- INSTRUCTIONS TO FOLLOW
State how many lines of the data contain the word "that", and write nothing besides the number.
— start —
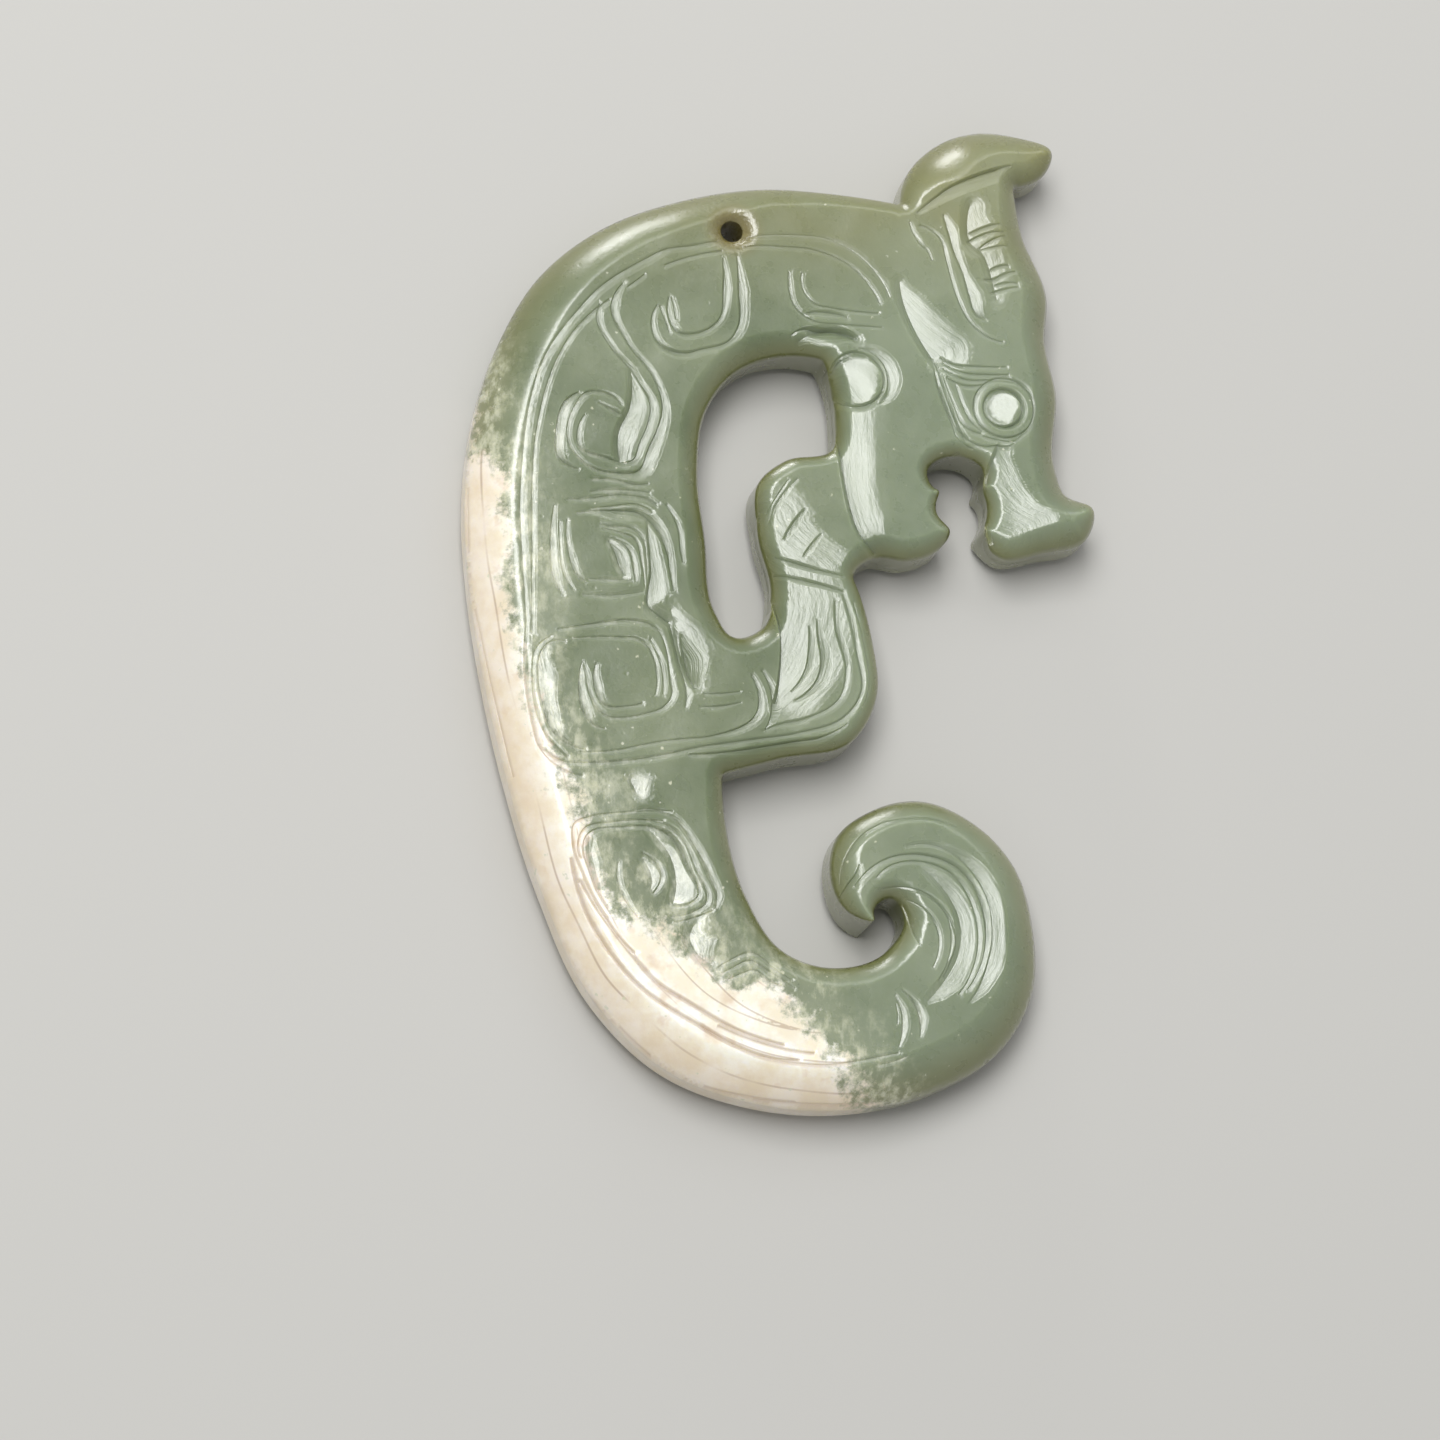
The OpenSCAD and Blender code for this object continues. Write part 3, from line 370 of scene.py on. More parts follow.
    (0.2, 0.14, [(16.8, 27.3, 0.1), (17.6, 27.6, 0.2), (18.9, 27.9, 0.1)]),
    # Eyelid and the lines round the eye
    (0.2, 0.1, [(12.9, 21.9, 0.1), (14.2, 21.3, 0.22), (15.1, 21.3, 0.22), (17.8, 21.4, 0.1)]),
    (0.2, 0.1, [(13, 21.5, 0.1), (14.3, 20.8, 0.22), (16.3, 20.7, 0.25), (18, 20.8, 0.2)]),
    (0.2, 0.1, [(13, 21, 0.1), (14.3, 20.3, 0.22), (17.3, 20.3, 0.15), (18.5, 20.2, 0.1)]),
    (0.18, 0.1, [(13.3, 20.2, 0.1), (15.1, 19.7, 0.25), (16, 19.9, 0.1)]),
    (0.2, 0.1, [(12.4, 21.5, 0.1), (13.9, 16.8, 0.25), (14.3, 15.9, 0.3), (15.8, 15, 0.3),
        (17, 15.1, 0.25), (18.1, 15.2, 0.2), (18.4, 15.4, 0.1)]),
    (0.18, 0.1, [(12.9, 20.4, 0.1), (13.9, 17.7, 0.2), (14.3, 16.8, 0.3), (15.8, 16, 0.25)]),
    (0.18, 0.1, [(13.9, 19.8, 0.1), (14.1, 19.1, 0.2), (15.2, 16.8, 0.3), (15.9, 16.2, 0.2)]),
    (0.16, 0.1, [(12.6, 19.4, 0.1), (13.6, 16.6, 0.2), (13.9, 15.7, 0.25), (15.2, 14.8, 0.15)]),
    (0.16, 0.1, [(16, 15.8, 0.2), (17, 15.6, 0.3), (18.6, 15.7, 0.2), (19, 16.2, 0.1)]),
]

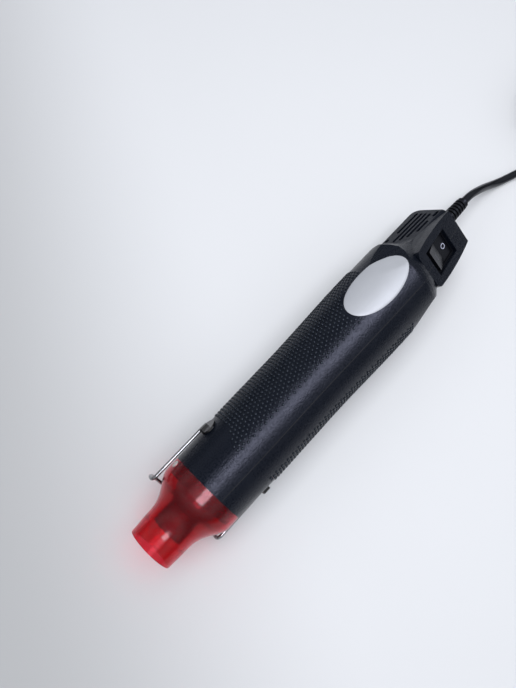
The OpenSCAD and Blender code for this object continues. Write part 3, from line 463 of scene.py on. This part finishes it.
nodeLooks = {
    "gripPlastic": ["housing_left", "housing_right"],
    "redGuard": ["nozzle_guard"],
    "screwSteel": ["guard_screws", "housing_screws", "motor_screws", "clamp_screws",
                   "thermal_cutout"],
    "glossBlack": ["stand_bushes"],
    "standSteel": ["wire_stand"],
    "nozzleSteel": ["heat_nozzle"],
    "micaSheet": ["mica_tube", "mica_former", "heat_shield"],
    "heaterAlloy": ["heater_wire"],
    "ceramicMoulding": ["front_spacer"],
    "paleMoulding": ["air_duct", "fan_impeller", "motor_cap"],
    "plugPlastic": ["motor_mount", "lead_clamp", "plug_body"],
    "motorSteel": ["motor_can", "motor_shaft"],
    "magnetFerrite": ["motor_magnets"],
    "windingCopper": ["motor_armature"],
    "boardLaminate": ["rectifier_board"],
    "componentBlack": ["diodes"],
    "filmCapacitor": ["capacitor"],
    "switchPlastic": ["switch_case", "switch_rocker"],
    "terminalBrass": ["switch_terminals"],
    "wireSleeve": ["inner_wires"],
    "reliefRubber": ["strain_relief"],
    "leadRubber": ["lead_end"],
    "tieWeave": ["coil_ties"],
    "pinMetal": ["plug_pins"],
}
for look, names in nodeLooks.items():
    for name in names:
        nodes[name].data.materials.clear()
        nodes[name].data.materials.append(materials[look])
mainsLead.data.materials.append(materials["leadRubber"])
print("materials placed on", sum(len(names) for names in nodeLooks.values()), "solids")


def meshPiece(name, points, faces, look, body):
    mesh = bpy.data.meshes.new(name)
    mesh.from_pydata([tuple(p) for p in points], [], faces)
    mesh.validate()
    obj = bpy.data.objects.new(name, mesh)
    bpy.context.scene.collection.objects.link(obj)
    mesh.materials.append(materials[look])
    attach(obj, body)
    return obj


def tidyMesh(obj, smoothAngle):
    work = bmesh.new()
    work.from_mesh(obj.data)
    bmesh.ops.remove_doubles(work, verts=work.verts, dist=1e-6)
    bmesh.ops.recalc_face_normals(work, faces=work.faces)
    work.to_mesh(obj.data)
    work.free()
    for p in obj.data.polygons:
        p.use_smooth = True
    obj.data.set_sharp_from_angle(angle=math.radians(smoothAngle))


def surfaceOf(names):
    points, faces = [], []
    for name in names:
        mesh = nodes[name].data
        base = len(points)
        points += [v.co.copy() for v in mesh.vertices]
        faces += [tuple(base + i for i in p.vertices) for p in mesh.polygons]
    return BVHTree.FromPolygons(points, faces)


housingSurface = surfaceOf(["housing_left", "housing_right"])
axisWay = Vector((1, 0, 0))
rayFrom = 60  # beyond the widest of the housing


# the housing's surface at a station and an angle round the axis: its point and outward normal
def housingAt(x, angle):
    centre = toWorld(x, 0, 0)
    way = (onBarrel(x, angle, 1) - centre).normalized()
    point, normal, _, _ = housingSurface.ray_cast(centre + way * rayFrom * mm, -way)
    if point is None:
        return None, None
    return point, normal if normal.dot(way) > 0 else -normal


# grip dots: raised rounded pips in a staggered net on both sides
gripSet = {
    "radius": 20.5,
    "pitchAlong": 1.8,
    "pitchRound": 2.1,
    "dotRadius": 0.74,
    "dotHigh": 0.46,
    "dotSides": 6,
    "dotRings": [(1, -0.1), (0.86, 0.55), (0.5, 0.92)],  # share of the radius, share of the height
    "frontX": 53,
    "rearX": 153.7,
    "stickerGap": 1.06,
    "left": {"angles": (-27, -152),
             "front": [(-20, 53.2), (-37, 54.5), (-56, 58.2), (-70, 59), (-160, 59)]},
    "right": {"angles": (36, 152),
              "front": [(30, 55), (56, 58.2), (70, 59), (160, 59)]},
}
stickerSet = {"centreX": 152.2, "centreAngle": -44.5, "halfLong": 19.6, "halfWide": 10.6, "radius": 21.0,
              "thick": 0.14, "rimShare": 0.992, "rimHigh": 0.6, "sunk": 0.25, "rings": 10, "sides": 72}


def frontEdge(pairs, angle):
    pairs = sorted(pairs)
    for (a0, x0), (a1, x1) in zip(pairs, pairs[1:]):
        if a0 <= angle <= a1:
            return x0 + (x1 - x0) * (angle - a0) / (a1 - a0)
    return pairs[0][1]


def insideSticker(x, angle, grow):
    s = stickerSet
    u = (x - s["centreX"]) / (s["halfLong"] * grow)
    v = math.radians(angle - s["centreAngle"]) * s["radius"] / (s["halfWide"] * grow)
    return u * u + v * v < 1


def addDots(name, side, s):
    points, faces = [], []
    low, high = side["angles"]
    step = math.degrees(s["pitchRound"] / s["radius"]) * (1 if high > low else -1)
    columns = int(abs(high - low) / abs(step))
    rows = int((s["rearX"] - s["frontX"]) / s["pitchAlong"])
    n = s["dotSides"]
    rim = [(math.cos(2 * math.pi * k / n), math.sin(2 * math.pi * k / n)) for k in range(n)]
    for i in range(rows + 1):
        x = s["rearX"] - i * s["pitchAlong"]
        for k in range(columns):
            angle = low + (k + 0.5 * (i % 2)) * step
            if x < frontEdge(side["front"], angle) or insideSticker(x, angle, s["stickerGap"]):
                continue
            at, normal = housingAt(x, angle)
            if at is None:
                continue
            across = axisWay.cross(normal).normalized()
            base = len(points)
            for grow, lift in s["dotRings"]:
                for u, v in rim:
                    points.append(at + (axisWay * u + across * v) * s["dotRadius"] * grow * mm
                                  + normal * s["dotHigh"] * lift * mm)
            points.append(at + normal * s["dotHigh"] * mm)
            for ring in range(len(s["dotRings"]) - 1):
                for j in range(n):
                    a, b = base + ring * n + j, base + ring * n + (j + 1) % n
                    faces.append((a, b, b + n, a + n))
            top = base + n * (len(s["dotRings"]) - 1)
            for j in range(n):
                faces.append((top + j, top + (j + 1) % n, top + n))
            faces.append(tuple(base + j for j in reversed(range(n))))
    dots = meshPiece(name, points, faces, "dotPlastic", "housing")
    for p in dots.data.polygons:
        p.use_smooth = len(p.vertices) < n  # all but the hidden base
    print(name, len(points) // (n * len(s["dotRings"]) + 1))


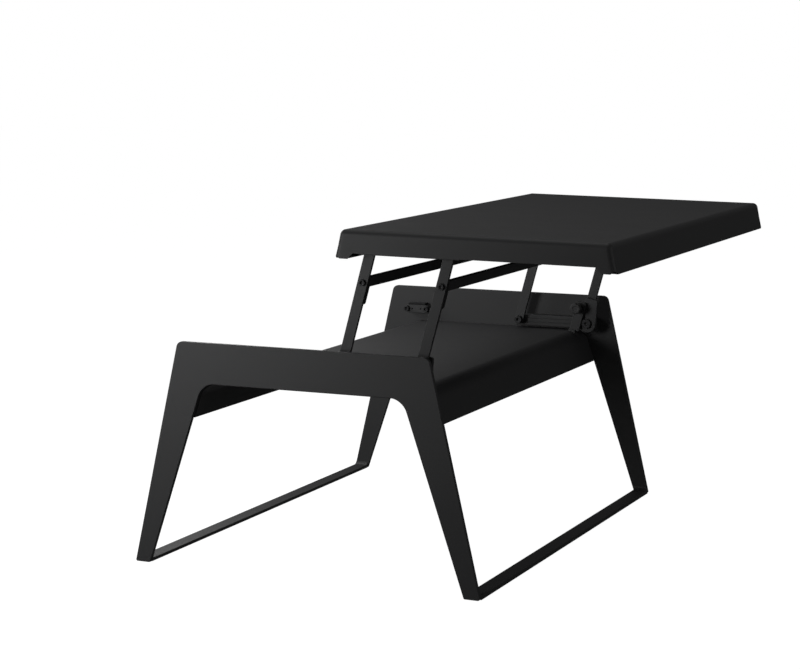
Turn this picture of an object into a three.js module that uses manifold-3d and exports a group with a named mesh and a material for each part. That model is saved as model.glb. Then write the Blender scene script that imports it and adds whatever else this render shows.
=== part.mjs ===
// Lift-top lounge table in bent sheet and flat bar, drawn with its top raised.
// Millimetres, +Z up, +X towards the side the top swings out to, +Y along the table.
// Lengths below are measured from the centre of the base; the whole table is shifted
// at the end so that the origin is the bottom centre of its bounding box.
import * as THREE from 'three';
import { mergeVertices } from 'three/addons/utils/BufferGeometryUtils.js';
import Module from 'manifold-3d';

const wasm = await Module();
wasm.setup();

// ---------------------------------------------------------------- dimensions
const gap = 0.3; // air left between pieces that touch
const ends = [['near', -1], ['far', 1]];

// End frames: flat plates cut to a trestle outline.
const frameHeight = 400;
const frameHalfLength = 454; // outer faces, along Y
const frameThickness = 8;
const frameTopHalf = 237.7;
const footOuter = 330.4;
const footInner = 301.4;
const openingHalf = 190.2;
const beamBottom = 328.4;
const frameTopRadius = 12;
const openingRadius = 33.5;
const footRadius = 3;
const frameInner = frameHalfLength - frameThickness;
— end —
- ANSWER IN FULL
3